## WRITTEN EXERCISE
Repeat everything in the material exactly.
╭─ DATASET CONTENT
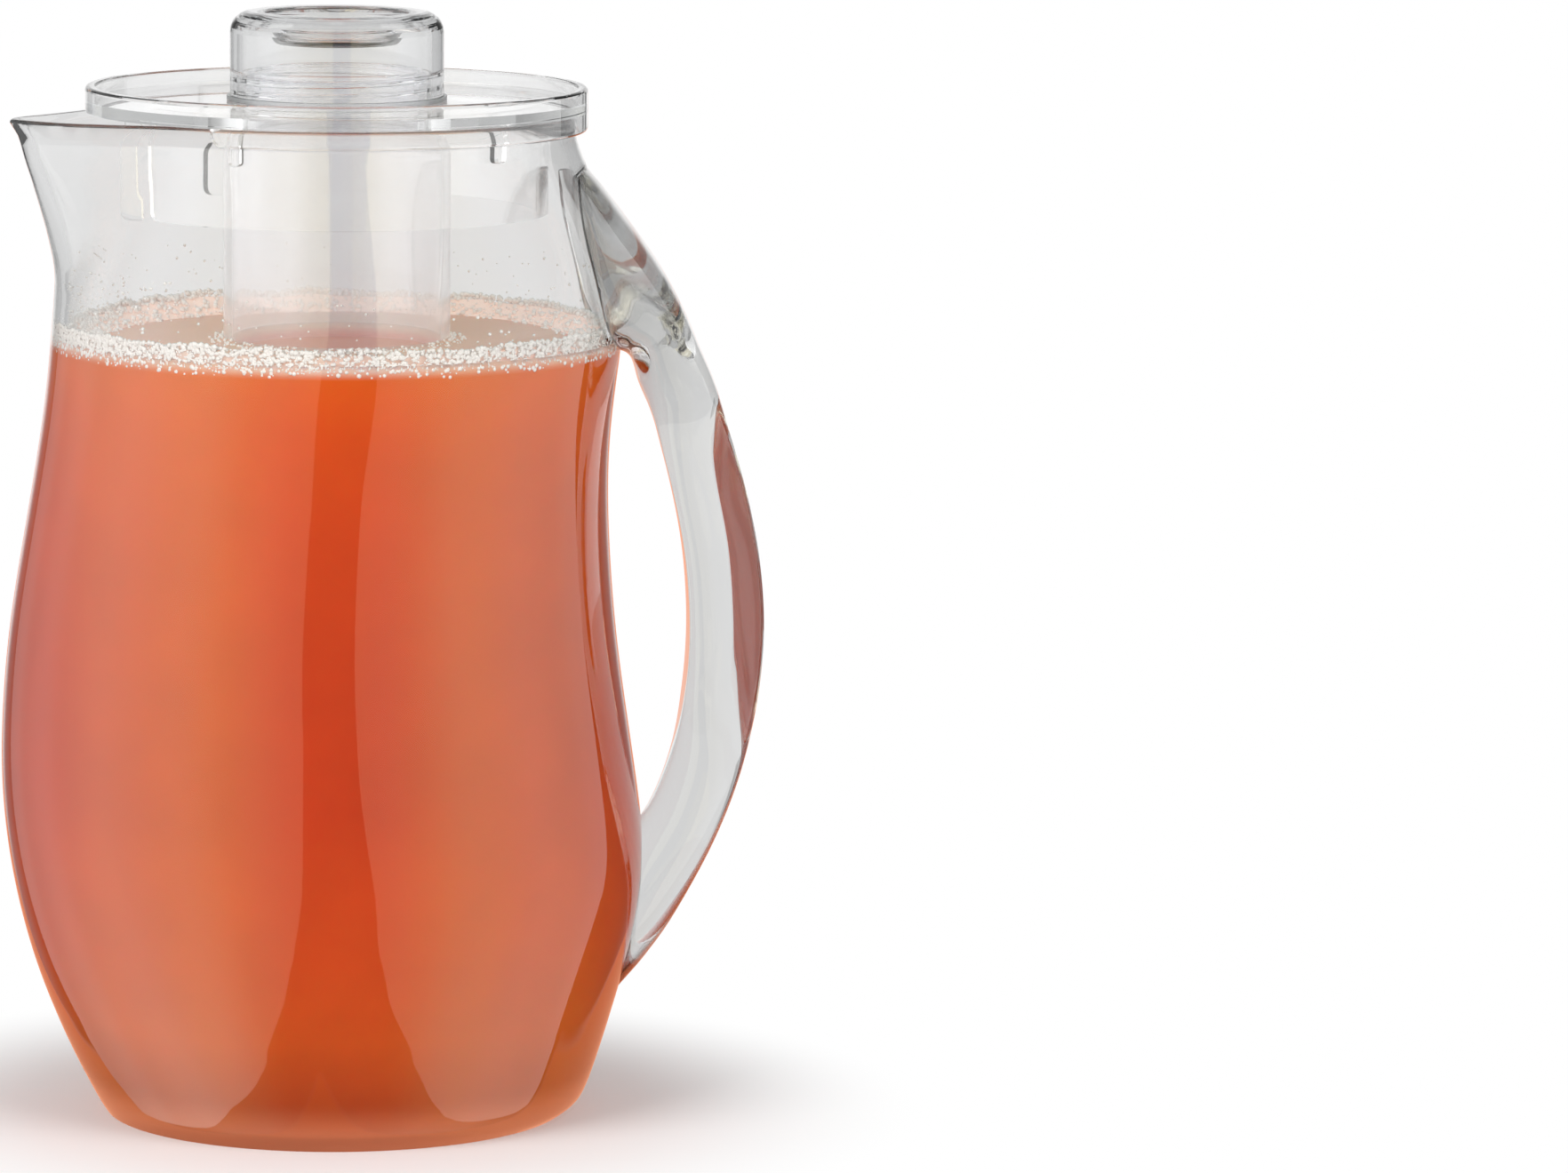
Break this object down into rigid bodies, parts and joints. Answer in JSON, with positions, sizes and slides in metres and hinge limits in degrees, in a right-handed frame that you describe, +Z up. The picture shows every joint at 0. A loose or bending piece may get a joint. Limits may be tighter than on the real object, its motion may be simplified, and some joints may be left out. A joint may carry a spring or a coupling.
{
  "type": "pitcher with ice core",
  "caption": "Clear bulging pitcher with a solid loop handle, a flanged strainer lid and a lift-out ice tube held by a hollow screw knob.",
  "frame": {"origin": "centre of the base on the table, under the axis of the rim, lid and core", "axes": "+Z up along the axis of the lid and core, -X towards the pouring lip, +X towards the handle"},
  "size_m": [0.1916, 0.1602, 0.277],
  "materials": {
    "clear_acrylic": "polished clear acrylic with a faint grey-green edge",
    "clear_moulding": "injection-moulded clear plastic, glossy",
    "core_acrylic": "clear tube with a whitish, slightly misted look",
    "seal_silicone": "translucent silicone, satin"
  },
  "bodies": {
    "vessel": {"jug_body": "clear_acrylic", "handle": "clear_acrylic"},
    "core": {"ice_tube": "core_acrylic"},
    "lid": {"lid": "clear_moulding"},
    "washer": {"knob_seal": "seal_silicone"},
    "knob": {"knob": "clear_moulding"}
  },
  "joints": [
    {"name": "core_lift", "type": "slide", "parent": "vessel", "child": "core", "axis": [0, 0, 1], "range_m": [0, 0.27]},
    {"name": "lid_turn", "type": "hinge", "parent": "core", "child": "lid", "pos_m": [0, 0, 0.2536], "axis": [0, 0, 1], "range_deg": [-20, 37]},
    {"name": "knob_turn", "type": "hinge", "parent": "core", "child": "washer", "pos_m": [0, 0, 0.2556], "axis": [0, 0, 1], "range_deg": [0, 720]},
    {"name": "knob_rise", "type": "slide", "parent": "washer", "child": "knob", "axis": [0, 0, 1], "range_m": [0, 0.0064]}
  ],
  "couplings": [
    {"joint": "knob_rise", "follows": "knob_turn", "m_per_rad": 0.00050929}
  ]
}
╰─
## ANSWER TO THIS EXERCISE
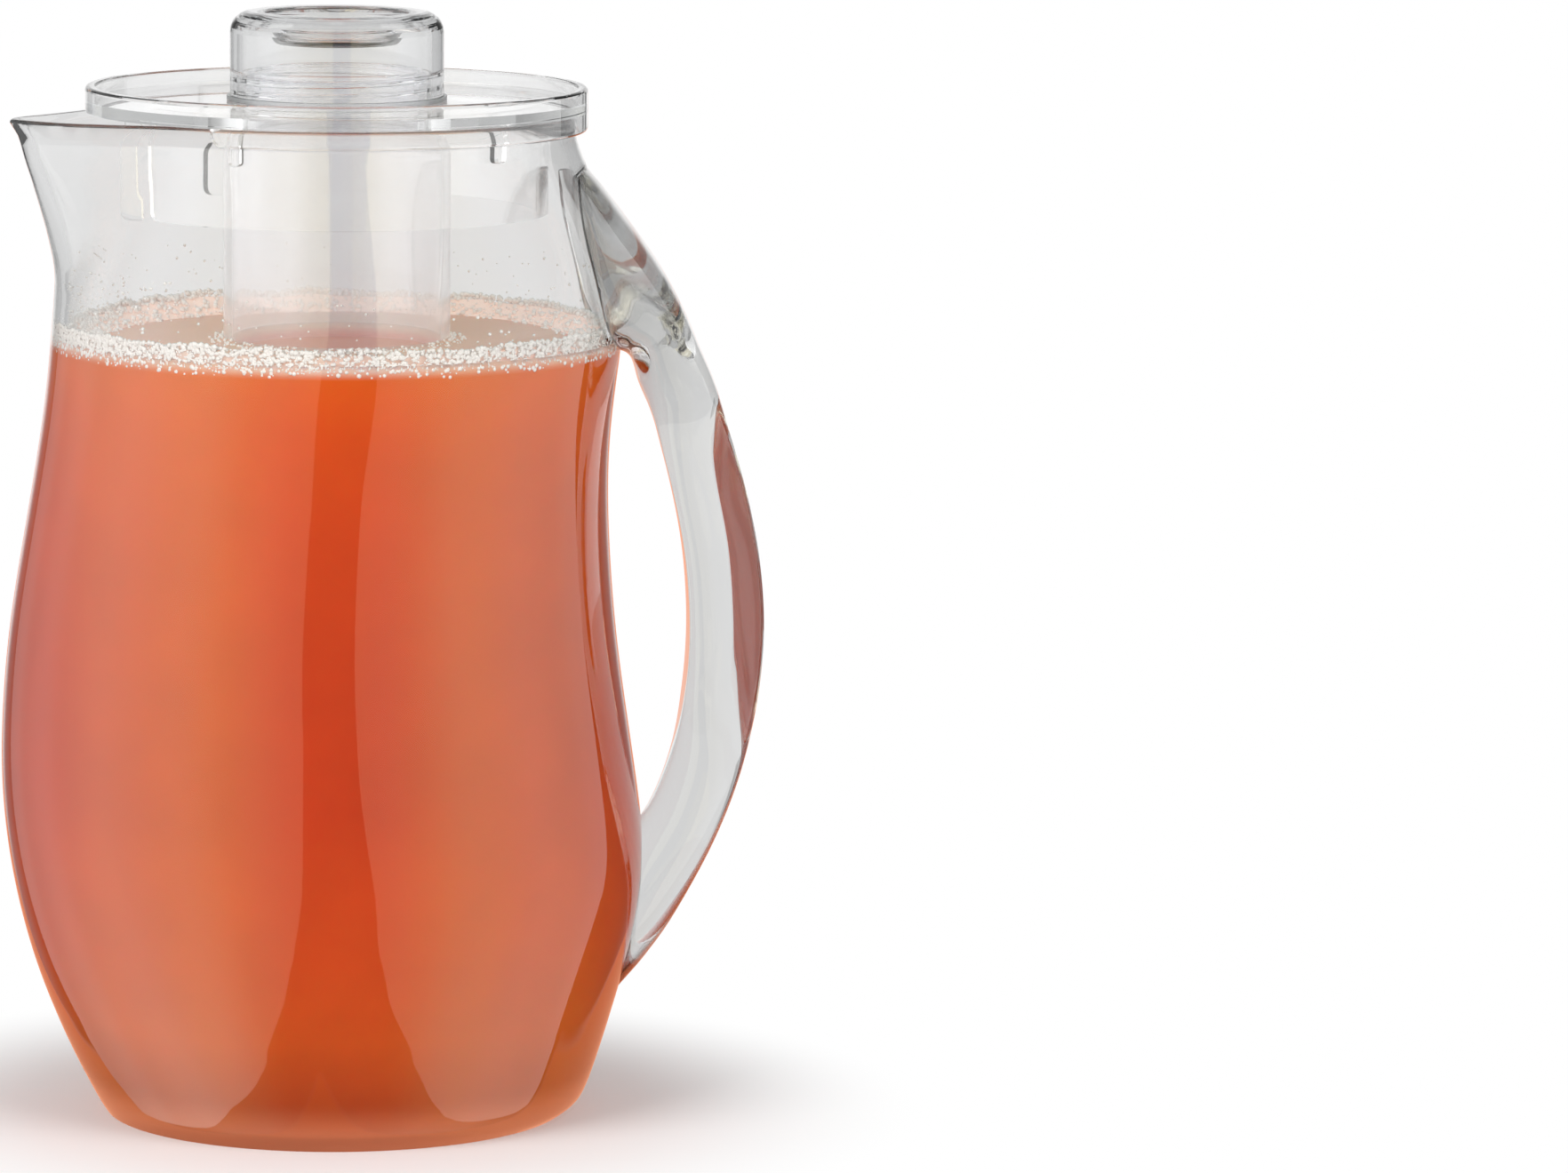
Break this object down into rigid bodies, parts and joints. Answer in JSON, with positions, sizes and slides in metres and hinge limits in degrees, in a right-handed frame that you describe, +Z up. The picture shows every joint at 0. A loose or bending piece may get a joint. Limits may be tighter than on the real object, its motion may be simplified, and some joints may be left out. A joint may carry a spring or a coupling.
{
  "type": "pitcher with ice core",
  "caption": "Clear bulging pitcher with a solid loop handle, a flanged strainer lid and a lift-out ice tube held by a hollow screw knob.",
  "frame": {"origin": "centre of the base on the table, under the axis of the rim, lid and core", "axes": "+Z up along the axis of the lid and core, -X towards the pouring lip, +X towards the handle"},
  "size_m": [0.1916, 0.1602, 0.277],
  "materials": {
    "clear_acrylic": "polished clear acrylic with a faint grey-green edge",
    "clear_moulding": "injection-moulded clear plastic, glossy",
    "core_acrylic": "clear tube with a whitish, slightly misted look",
    "seal_silicone": "translucent silicone, satin"
  },
  "bodies": {
    "vessel": {"jug_body": "clear_acrylic", "handle": "clear_acrylic"},
    "core": {"ice_tube": "core_acrylic"},
    "lid": {"lid": "clear_moulding"},
    "washer": {"knob_seal": "seal_silicone"},
    "knob": {"knob": "clear_moulding"}
  },
  "joints": [
    {"name": "core_lift", "type": "slide", "parent": "vessel", "child": "core", "axis": [0, 0, 1], "range_m": [0, 0.27]},
    {"name": "lid_turn", "type": "hinge", "parent": "core", "child": "lid", "pos_m": [0, 0, 0.2536], "axis": [0, 0, 1], "range_deg": [-20, 37]},
    {"name": "knob_turn", "type": "hinge", "parent": "core", "child": "washer", "pos_m": [0, 0, 0.2556], "axis": [0, 0, 1], "range_deg": [0, 720]},
    {"name": "knob_rise", "type": "slide", "parent": "washer", "child": "knob", "axis": [0, 0, 1], "range_m": [0, 0.0064]}
  ],
  "couplings": [
    {"joint": "knob_rise", "follows": "knob_turn", "m_per_rad": 0.00050929}
  ]
}